The hanging of Saddam for the Dujail killings will go down in history as a major setback for Kurdistan. The premature execution will deal a severe blow to Kurdish aspirations for justice, freedom, and independence. The opportunity to record in detail the atrocities of the Arab regime in Southern Kurdistan is now in doubt. Without a Saddam trial, the chances of documenting the genocide in court are now diminished and with it the prospects of having this documentation as an internationally recognized legal basis for an independent Kurdistan free of Arab oppression. An alarming possibility for the rush to hang Saddam might be that the execution had to be carried out as a milestone to set the stage for George Bush to declare a new phase and direction for Iraq. In this new direction, the main goal will be for an Iraq that is simply able to govern and sustain itself. All other aims including aspirations for self-governance in Kurdistan will go by the wayside. So, as we mark another failure for Kurdish desires for freedom and liberty, all we can hope for is that we are better prepared to avoid blunders in the bumpy road ahead in the year 2007.

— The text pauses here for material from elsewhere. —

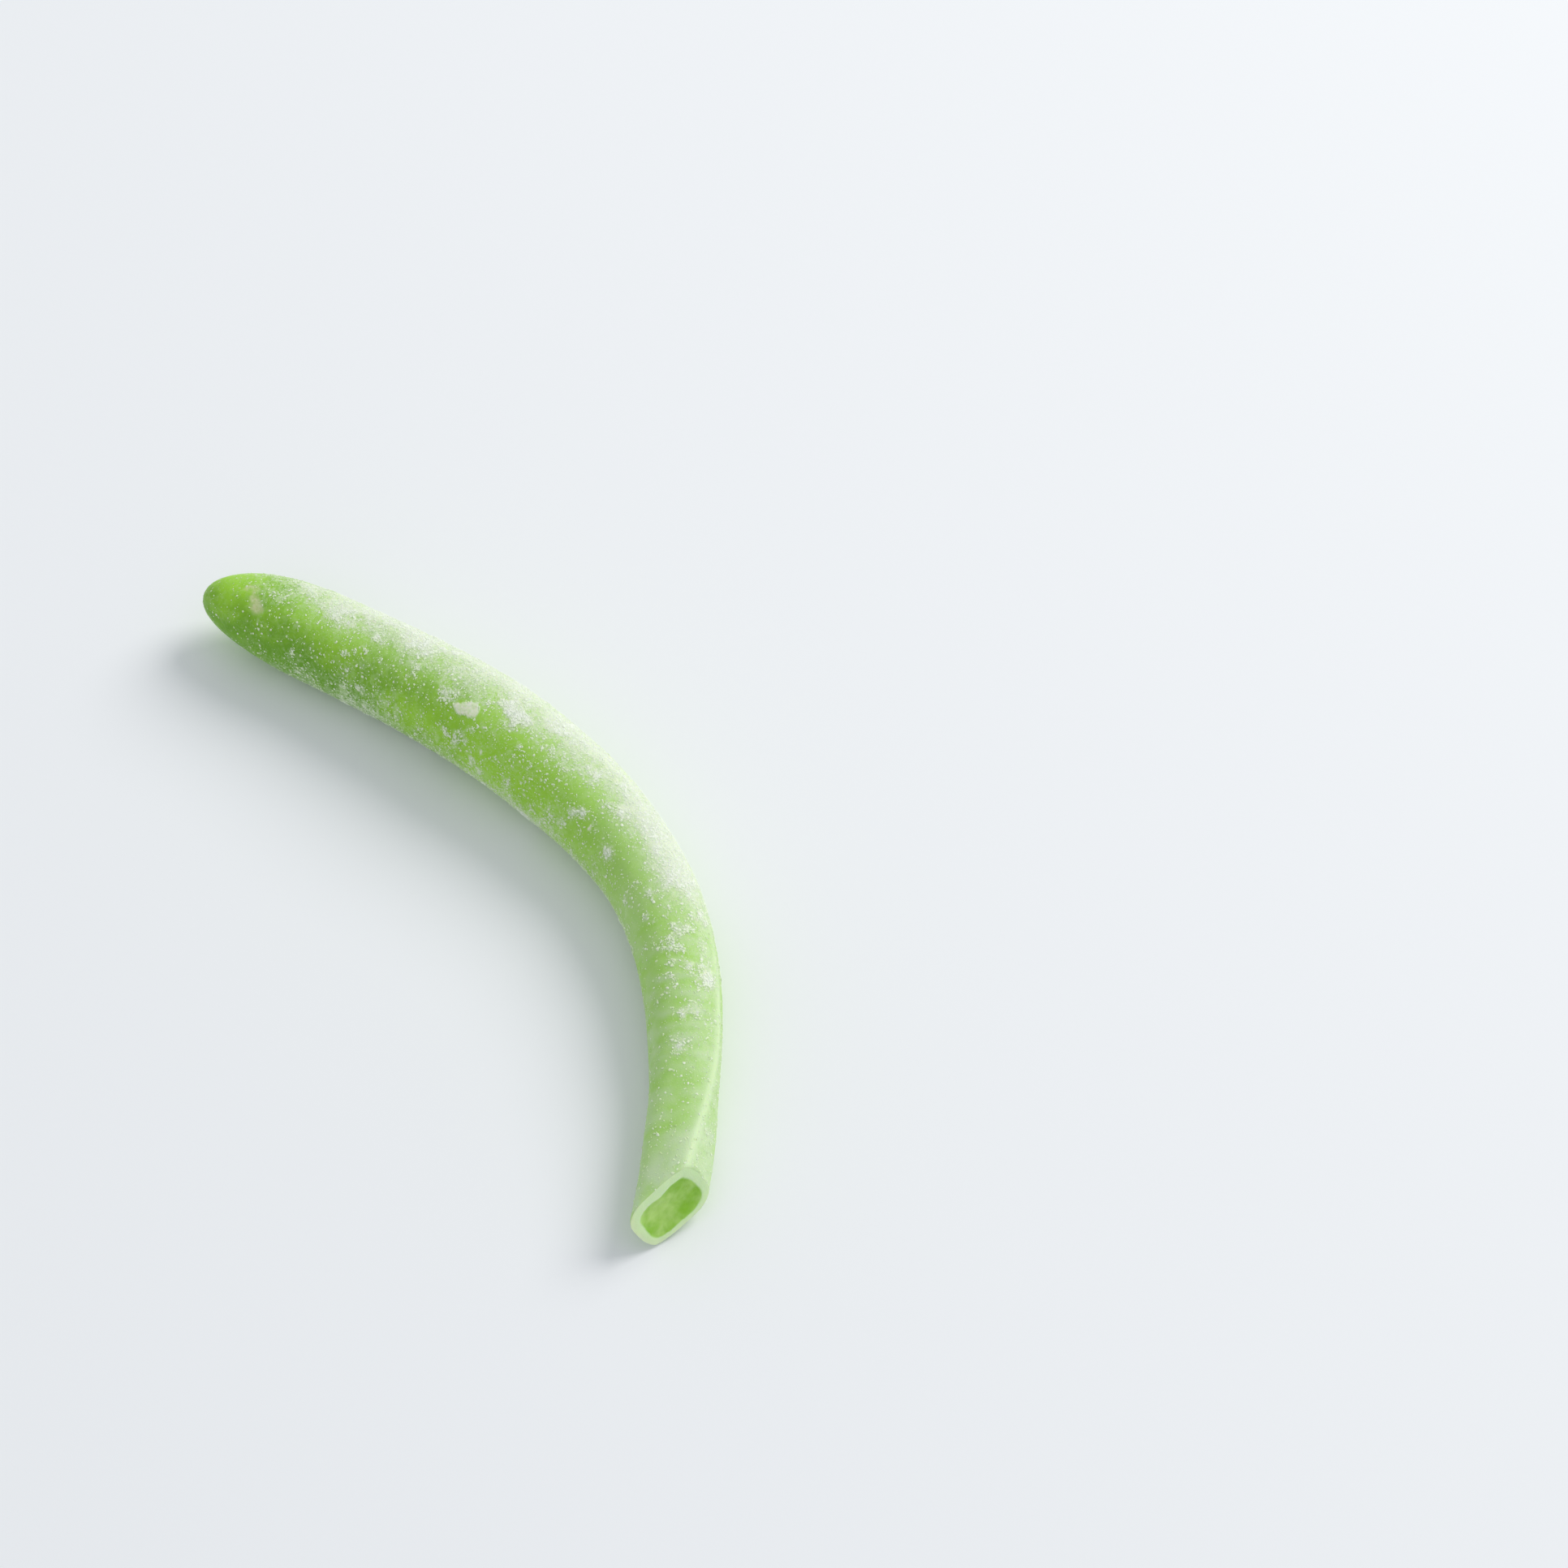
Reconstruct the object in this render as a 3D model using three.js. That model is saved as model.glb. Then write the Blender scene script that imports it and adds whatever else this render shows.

Hitch actually called the rush to snuff part of a Shia-orchestrated "coup d'etat" (his term). It may well be, as I heard one legal expert tasked with training the Iraqi magistrates put it, that Saddam's trial was an exercise in serious jurisprudence despite its outward appearance as a circus. However, there's no arguing that another major opportunity was lost in not having a tyrant answer for his worst crimes. Slobodan Milosevic denied the world the pleasure of hearing a "guilty" verdict, as did Augusto Pinochet and Saparmurat Niyazov, but Saddam was physically healthy enough to carry on a years-long adjudication of his dictatorship, which would have forced those who now mourn Iraq's descent into chaos and carnage to realize that the preceeding conditions were not the stuff of kite-flying desert idylls. An early image of the waste and recklessness that has characterized so much of this war was one of artifact robbery and vandalism, the physical erasure of Iraq's history. What a shame that with the simple snap of a rope we should meet the sequel to this erasure three years on.